— BEGIN —

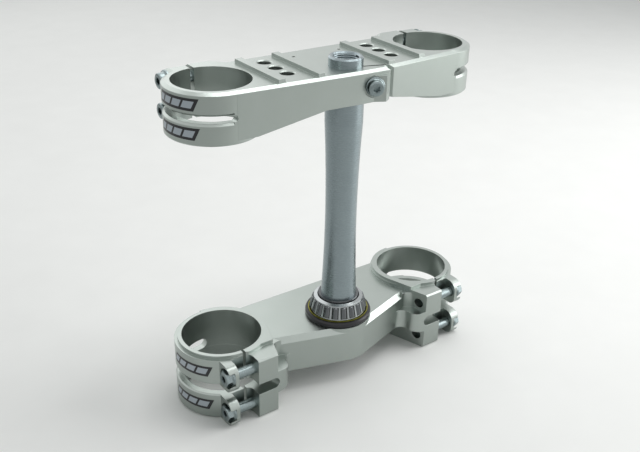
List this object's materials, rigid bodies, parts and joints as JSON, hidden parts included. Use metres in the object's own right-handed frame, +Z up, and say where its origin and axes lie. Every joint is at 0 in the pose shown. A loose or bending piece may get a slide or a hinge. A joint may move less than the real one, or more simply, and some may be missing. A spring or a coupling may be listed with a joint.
{
  "type": "motorcycle triple clamp",
  "caption": "Upper and lower split fork clamps joined by a hollow steering stem with an open tapered roller bearing and dust seal.",
  "frame": {"origin": "middle of the steering stem's foot, flush with the underside of the lower arm", "axes": "+Z up along the steering axis, +Y forward to the fork side, +X to the rider's right"},
  "size_m": [0.26, 0.0878, 0.259],
  "materials": {
    "clamp_alloy": "satin anodised",
    "stem_steel": "turned and polished",
    "bearing_steel": "ground",
    "cage_steel": "pressed, bright",
    "seal_rubber": "smooth",
    "plated_ring": "yellow plated",
    "screw_steel": "zinc-nickel plated"
  },
  "bodies": {
    "clamp_frame": {"upper_clamp": "clamp_alloy", "lower_clamp": "clamp_alloy", "steering_stem": "stem_steel", "bearing_inner_ring": "bearing_steel", "dust_seal": "seal_rubber", "seal_ring": "plated_ring", "upper_fork_screws": "screw_steel", "lower_fork_screws": "screw_steel", "stem_pinch_screw": "screw_steel"},
    "cage": {"bearing_cage": "cage_steel"},
    "roller_01": {"bearing_roller_01": "bearing_steel"},
    "roller_02": {"bearing_roller_02": "bearing_steel"},
    "roller_03": {"bearing_roller_03": "bearing_steel"},
    "roller_04": {"bearing_roller_04": "bearing_steel"},
    "roller_05": {"bearing_roller_05": "bearing_steel"},
    "roller_06": {"bearing_roller_06": "bearing_steel"},
    "roller_07": {"bearing_roller_07": "bearing_steel"},
    "roller_08": {"bearing_roller_08": "bearing_steel"},
    "roller_09": {"bearing_roller_09": "bearing_steel"},
    "roller_10": {"bearing_roller_10": "bearing_steel"},
    "roller_11": {"bearing_roller_11": "bearing_steel"},
    "roller_12": {"bearing_roller_12": "bearing_steel"},
    "roller_13": {"bearing_roller_13": "bearing_steel"},
    "roller_14": {"bearing_roller_14": "bearing_steel"},
    "roller_15": {"bearing_roller_15": "bearing_steel"},
    "roller_16": {"bearing_roller_16": "bearing_steel"},
    "roller_17": {"bearing_roller_17": "bearing_steel"},
    "roller_18": {"bearing_roller_18": "bearing_steel"},
    "roller_19": {"bearing_roller_19": "bearing_steel"}
  },
  "joints": [
    {"name": "cage_spin", "type": "hinge", "parent": "clamp_frame", "child": "cage", "pos_m": [0, 0, 0.041], "axis": [0, 0, 1], "continuous": true},
    {"name": "roller_01_spin", "type": "hinge", "parent": "cage", "child": "roller_01", "pos_m": [0, 0, 0.11761], "axis": [-0.2419, 0, 0.9703], "continuous": true},
    {"name": "roller_02_spin", "type": "hinge", "parent": "cage", "child": "roller_02", "pos_m": [0, 0, 0.11761], "axis": [-0.2288, -0.0786, 0.9703], "continuous": true},
    {"name": "roller_03_spin", "type": "hinge", "parent": "cage", "child": "roller_03", "pos_m": [0, 0, 0.11761], "axis": [-0.1909, -0.1486, 0.9703], "continuous": true},
    {"name": "roller_04_spin", "type": "hinge", "parent": "cage", "child": "roller_04", "pos_m": [0, 0, 0.11761], "axis": [-0.1323, -0.2025, 0.9703], "continuous": true},
    {"name": "roller_05_spin", "type": "hinge", "parent": "cage", "child": "roller_05", "pos_m": [0, 0, 0.11761], "axis": [-0.0594, -0.2345, 0.9703], "continuous": true},
    {"name": "roller_06_spin", "type": "hinge", "parent": "cage", "child": "roller_06", "pos_m": [0, 0, 0.11761], "axis": [0.02, -0.2411, 0.9703], "continuous": true},
    {"name": "roller_07_spin", "type": "hinge", "parent": "cage", "child": "roller_07", "pos_m": [0, 0, 0.11761], "axis": [0.0972, -0.2215, 0.9703], "continuous": true},
    {"name": "roller_08_spin", "type": "hinge", "parent": "cage", "child": "roller_08", "pos_m": [0, 0, 0.11761], "axis": [0.1638, -0.178, 0.9703], "continuous": true},
    {"name": "roller_09_spin", "type": "hinge", "parent": "cage", "child": "roller_09", "pos_m": [0, 0, 0.11761], "axis": [0.2128, -0.1151, 0.9703], "continuous": true},
    {"name": "roller_10_spin", "type": "hinge", "parent": "cage", "child": "roller_10", "pos_m": [0, 0, 0.11761], "axis": [0.2386, -0.0398, 0.9703], "continuous": true},
    {"name": "roller_11_spin", "type": "hinge", "parent": "cage", "child": "roller_11", "pos_m": [0, 0, 0.11761], "axis": [0.2386, 0.0398, 0.9703], "continuous": true},
    {"name": "roller_12_spin", "type": "hinge", "parent": "cage", "child": "roller_12", "pos_m": [0, 0, 0.11761], "axis": [0.2128, 0.1151, 0.9703], "continuous": true},
    {"name": "roller_13_spin", "type": "hinge", "parent": "cage", "child": "roller_13", "pos_m": [0, 0, 0.11761], "axis": [0.1638, 0.178, 0.9703], "continuous": true},
    {"name": "roller_14_spin", "type": "hinge", "parent": "cage", "child": "roller_14", "pos_m": [0, 0, 0.11761], "axis": [0.0972, 0.2215, 0.9703], "continuous": true},
    {"name": "roller_15_spin", "type": "hinge", "parent": "cage", "child": "roller_15", "pos_m": [0, 0, 0.11761], "axis": [0.02, 0.2411, 0.9703], "continuous": true},
    {"name": "roller_16_spin", "type": "hinge", "parent": "cage", "child": "roller_16", "pos_m": [0, 0, 0.11761], "axis": [-0.0594, 0.2345, 0.9703], "continuous": true},
    {"name": "roller_17_spin", "type": "hinge", "parent": "cage", "child": "roller_17", "pos_m": [0, 0, 0.11761], "axis": [-0.1323, 0.2025, 0.9703], "continuous": true},
    {"name": "roller_18_spin", "type": "hinge", "parent": "cage", "child": "roller_18", "pos_m": [0, 0, 0.11761], "axis": [-0.1909, 0.1486, 0.9703], "continuous": true},
    {"name": "roller_19_spin", "type": "hinge", "parent": "cage", "child": "roller_19", "pos_m": [0, 0, 0.11761], "axis": [-0.2288, 0.0786, 0.9703], "continuous": true}
  ]
}
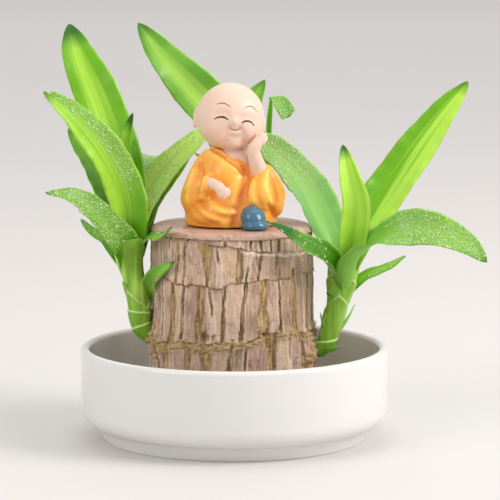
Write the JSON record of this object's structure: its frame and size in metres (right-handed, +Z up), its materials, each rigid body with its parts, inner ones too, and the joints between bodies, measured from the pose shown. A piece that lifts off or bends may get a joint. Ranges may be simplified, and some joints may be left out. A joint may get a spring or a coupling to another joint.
{
  "type": "potted brazilian lucky wood",
  "caption": "Cut Brazilian lucky wood log with leafy shoots, standing in a shallow round white dish of water, with a small seated ornament resting on the waxed top.",
  "frame": {"origin": "centre of the dish's flat underside", "axes": "+Z up along the dish's axis, -Y the front, where the ornament faces, +X the right as seen from the front"},
  "size_m": [0.2094, 0.1752, 0.1993],
  "materials": {
    "glaze": "gloss",
    "water": "gloss",
    "bark": "matte",
    "wax": "satin",
    "leaf": "satin",
    "orange_paint": "gloss",
    "skin_paint": "gloss",
    "blue_paint": "gloss"
  },
  "bodies": {
    "root": {"dish": "glaze", "water": "water", "log": "bark", "wax_cap": "wax", "shoot_left": "leaf", "shoot_right": "leaf", "shoot_rear": "leaf", "figure_robe": "orange_paint", "figure_head": "skin_paint", "figure_lap_hand": "skin_paint", "figure_cheek_arm": "skin_paint", "figure_shoe": "blue_paint"}
  },
  "joints": []
}
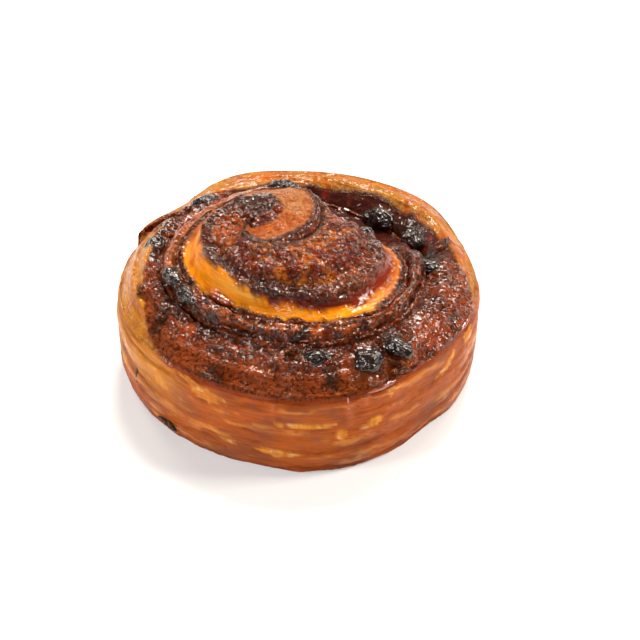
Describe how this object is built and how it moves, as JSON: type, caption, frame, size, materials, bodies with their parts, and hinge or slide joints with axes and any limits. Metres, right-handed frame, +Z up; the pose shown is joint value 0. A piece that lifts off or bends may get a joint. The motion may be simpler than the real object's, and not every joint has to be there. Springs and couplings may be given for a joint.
{
  "type": "danish pastry",
  "caption": "Glazed Danish swirl of laminated dough round a dark filling, risen into a mound, with raisins along the seam",
  "frame": {"origin": "middle of the flat base, on the surface that the pastry rests on", "axes": "+Z up through the mound, -Y towards the side that faces the picture's camera, +X to the right of that side"},
  "size_m": [0.1013, 0.0999, 0.0524],
  "materials": {
    "dough": "browned laminated dough with a thin glaze",
    "filling": "dark caramelised filling",
    "raisin": "wrinkled and glazed"
  },
  "bodies": {
    "root": {"dough": "dough", "filling": "filling", "raisin_left_end": "raisin", "raisin_left_upper": "raisin", "raisin_left_lower": "raisin", "raisin_front_sunk": "raisin", "raisin_front_round": "raisin", "raisin_front_long": "raisin", "raisin_right": "raisin", "raisin_right_upper": "raisin", "raisin_hollow": "raisin", "raisin_mound": "raisin", "raisin_back": "raisin", "raisin_back_left": "raisin"}
  },
  "joints": []
}
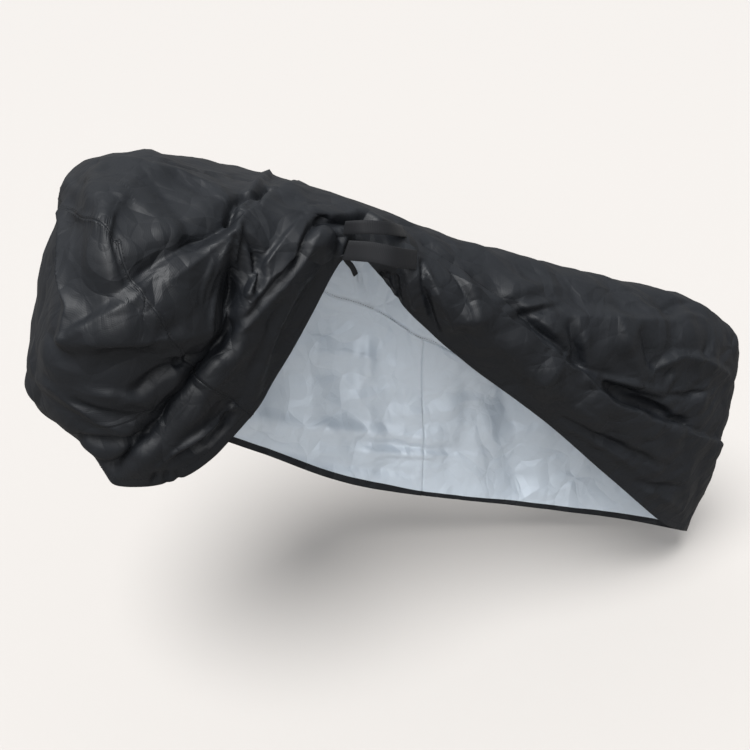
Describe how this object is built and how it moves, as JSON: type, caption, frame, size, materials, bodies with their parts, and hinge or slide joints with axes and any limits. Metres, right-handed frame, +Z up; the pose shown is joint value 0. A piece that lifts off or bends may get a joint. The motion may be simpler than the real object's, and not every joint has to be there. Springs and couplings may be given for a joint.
{
  "type": "bicycle cover",
  "caption": "Black coated cloth cover shaped as hung over a bicycle, hollow and open below, its near side gathered up in folds and tied, with a silver inside.",
  "frame": {"origin": "the point under the top of the cover where what it covers carries it, about a third of the way back along the ridge", "axes": "+X from the cover's front to its rear, +Z up, and the tied-up near side faces -Y"},
  "size_m": [1.6328, 0.6355, 1.1952],
  "materials": {
    "coated_cloth": "plain-woven black polyester with a soft satin sheen outside and a silver coating inside",
    "strap_webbing": "flat black woven band, dull"
  },
  "bodies": {
    "root": {"main_panel": "coated_cloth", "front_panel": "coated_cloth", "far_front_panel": "coated_cloth", "far_rear_panel": "coated_cloth", "upper_strap": "strap_webbing", "lower_strap": "strap_webbing", "strap_end": "strap_webbing"}
  },
  "joints": []
}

— END —

__YOUR GOAL__.
How many lines of these entries hold the string "this"? Answer with the number alone.

__ANSWER IN FULL__.
4